The method I now use, is to make up my own seed raising mix from 50:50 river sand and coir (coconut fibre) mix. Place this into clean seed tray. Stand seed tray in a bowl or sink of water until whole mix is moist. This will only take a second or two if you've just made the coir brick up and its already moist. Press the top of the mix down slightly. Sprinkle seed on top. Sieve or sprinkle a light layer of compost/seed raising mix on top of this depending on size of seed. Refer to packet - usually depth for planting is 3 times width of seed. ie. larger seed needs planting deeper than very fine seed. I then label all the seed trays and place them in a single tray that has a piece of newspaper and old carpet lining in it, which I dampen. As most seeds germinate best in the dark (lettuce is an exception) - I cover the tray with a few layers of newspaper, placed carefully over the tray so the plant markers stay in place, then cover newspaper with a layer of plastic that was left over from a roll when we renovated the back verandah and made pull-down blinds. You can buy it by the metre from spotlight, otherwise another really good idea (if you don't have a greenhouse or prefer to keep the seeds near the door so you don't forget about them) is to get one of those plastic suit/clothes protectors from the $2 shop, with a zipper down the middle. Leave the seeds alone for a few days, then check to see if any have germinated. Some take a couple of days - some can take up to a couple of weeks or more. If you keep the humidity in though with the plastic cover and keep them in the shade, they won't require any more watering until they germinate. This is how I managed to kill most of my seeds off previously - by over-watering; using bought seed-raising mix, and not covering them so the soil dried out in between watering. I discovered this all accidentally after sowing some seeds then going on holiday and forgetting about them for a week. I came back to find that they had all germinated - due to following all the conditions above (again, more by accident).

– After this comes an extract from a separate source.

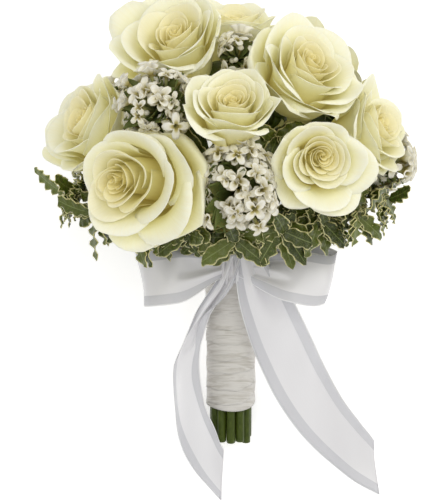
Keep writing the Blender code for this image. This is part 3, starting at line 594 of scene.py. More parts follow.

I then 'prick out' the seeds when they get their 2nd set of leaves, using various implements I've found just for this job; and transplant them into my home-made potting mix. This is mostly compost with a handful of river sand, coir and some blood & bone. Worm castings are good if you have them too. Linda Woodrow suggests getting a shallow polystyrene box, placing about 12 - 2L plastic milk containers in with the top & bottoms cut out, filling with the potting mix, pushing a hole in and carefully transplanting the seedling in to this, pushing the soil back around the stem. These then get hardened off, before planting into the garden with the plastic container still around them to protect the plant. This is what I'm working towards, although you have to be fairly consistent with sowing seed, transplanting and planting out - and sometimes its easier just to throw a few seeds into the garden and see what happens....

I just find the whole process of growing a plant that can yield possibly several kilo's of vegetables from a tiny little seed so fascinating - no wonder the story of 'jack and the beanstalk' has fascinated children for so long.